I was able to play for my home state. On Day 1, my teammates and I were set on putting LSU Beach Volleyball on the map. For me, I think it meant a little more since I was the only in-state person in my class. But for all of us, it allowed us to play for something bigger. As I wrapped my career up this summer, I’d say we accomplished our goal. We may not have won a National Championship, but LSU will get one eventually.
Playing this sport while staying in Louisiana is probably my second strongest motivation – showing people that you can play this sport in a place other than California.
Everyone is constantly asking us, “So when are you all going to move to California?” The answer is: we are not moving to California. Why would we? Our coach (who is also our trainer and strength coach) is here in Louisiana. We have a gym free of charge. Rent is not severely overpriced. You get to train in some of the hottest weather, preparing us for all types of brutal weather conditions.
Honestly, I think more people should move to Louisiana! There are only two significant downfalls.
- There are not many people to practice with or play against. But if more people moved to Louisiana, this would not be a problem. We find ways around this, practicing with juniors as young as 11 years old. She’s terrific.
- The only places to practice are beach complexes, so you don’t often get to practice in wind. You won’t really see a strong crosswind at Mango’s in Baton Rouge. a
Regardless of those two problems, we’re not moving. If this past year showed us anything – it’s that we don’t need to live in California to be successful in this sport.

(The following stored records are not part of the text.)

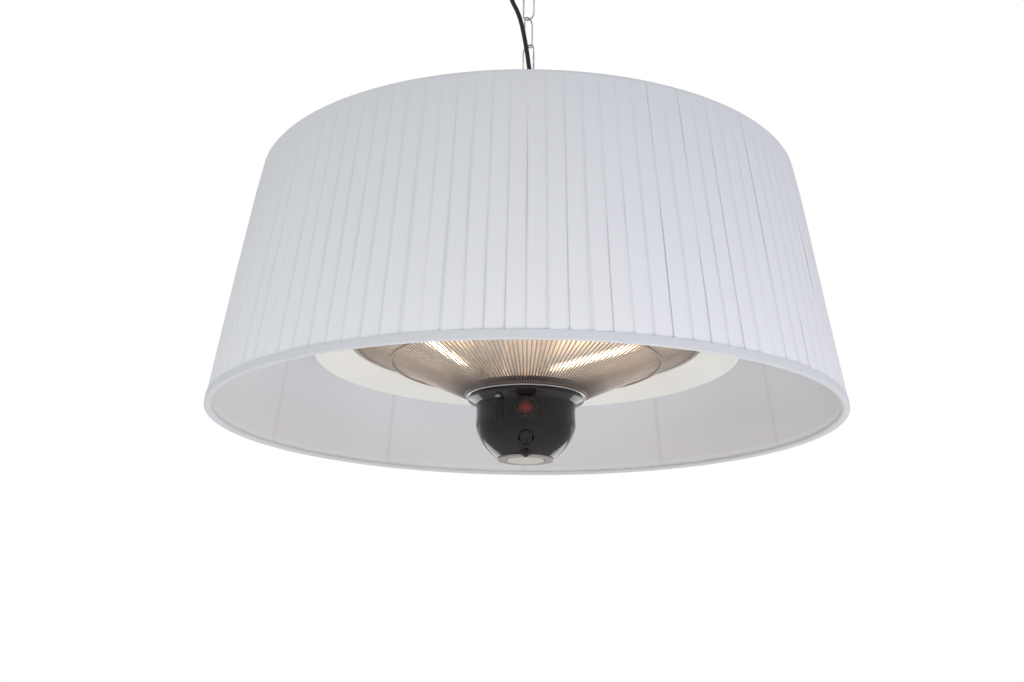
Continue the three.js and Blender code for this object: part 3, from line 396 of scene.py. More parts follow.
def zinc_plating():
    return grained("zinc_plating", dark=(0.32, 0.32, 0.325), light=(0.54, 0.54, 0.545), smooth=0.25,
                   rough=0.45, scale=60, depth=0.05, Metallic=1.0)


def white_paint():
    return grained("white_paint", dark=(0.74, 0.74, 0.725), light=(0.78, 0.78, 0.765), smooth=0.32,
                   rough=0.42, scale=9, depth=0.03, dust=0.12)


def cream_paint():
    return grained("cream_paint", dark=(0.825, 0.815, 0.78), light=(0.85, 0.84, 0.81), smooth=0.32,
                   rough=0.42, scale=14, depth=0.03)


def black_gloss():
    return grained("black_gloss", dark=(0.013, 0.010, 0.0095), light=(0.018, 0.015, 0.0145), smooth=0.07,
                   rough=0.12, scale=30, depth=0.004, Specular_IOR_Level=0.38)


def black_plastic():
    return grained("black_plastic", dark=(0.010, 0.010, 0.011), light=(0.016, 0.016, 0.018), smooth=0.4,
                   rough=0.55, scale=70, depth=0.05, dust=0.2)


def cord_rubber():
    return grained("cord_rubber", dark=(0.006, 0.006, 0.0065), light=(0.012, 0.012, 0.0125), smooth=0.5,
                   rough=0.65, scale=90, depth=0.04, Specular_IOR_Level=0.25)


# Painted reflection: the steel's warm peach colour stands in for the coils' warm light on it.
def polished_steel():
    return grained("polished_steel", dark=(0.92, 0.83, 0.73), light=(0.96, 0.88, 0.79), smooth=0.42,
                   rough=0.55, scale=16, depth=0.04, Metallic=0.15)


def bronze_wire():
    """Bronze-grey wire, with painted shade where a piece asks for it: at the hub, the rim and on the ring."""
    finish, tree, shader = grained("bronze_wire", dark=(0.42, 0.36, 0.315), light=(0.54, 0.475, 0.42),
                                   smooth=0.32, rough=0.47, scale=40, depth=0.03, Metallic=0.6)
    colour = shader.inputs["Base Color"].links[0].from_socket
    # The dark colour is painted shade, mixed in by the piece's painted shade value.
    fill(tree, shader, {"Base Color": mixed(tree, piece_value(tree, "painted_wire_shade"), colour, (0.10, 0.08, 0.07))})
    return finish, tree, shader


def dark_steel():
    return grained("dark_steel", dark=(0.052, 0.048, 0.045), light=(0.085, 0.079, 0.073), smooth=0.35,
                   rough=0.5, scale=35, depth=0.04, Metallic=0.5)


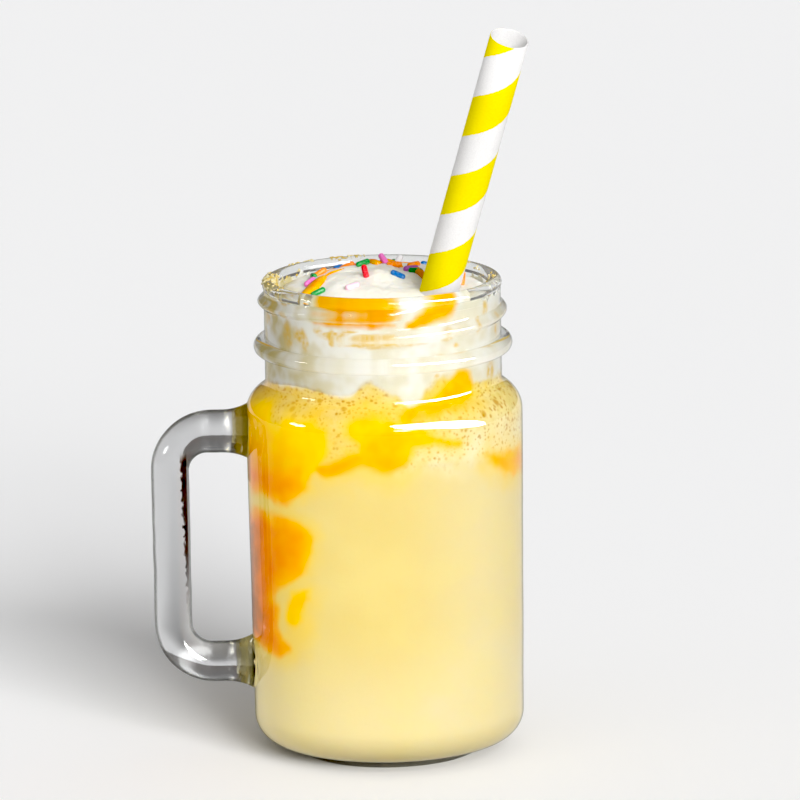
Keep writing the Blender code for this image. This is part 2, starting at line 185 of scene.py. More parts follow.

I want to rewrite the script. No – you don’t have to live in California. No – you don’t have to be mega tall. Of course, we’ll go to Cali to train with other pros. But I have no intention of moving to California in my career. I want this sport to grow all over the country. With a partner from Sioux Falls, South Dakota, that feels possible.
And I want all those 5’6″ers and below out there to believe that they can do this. I want to shatter the beach volleyball stigma, and I think Taryn and I can do just that!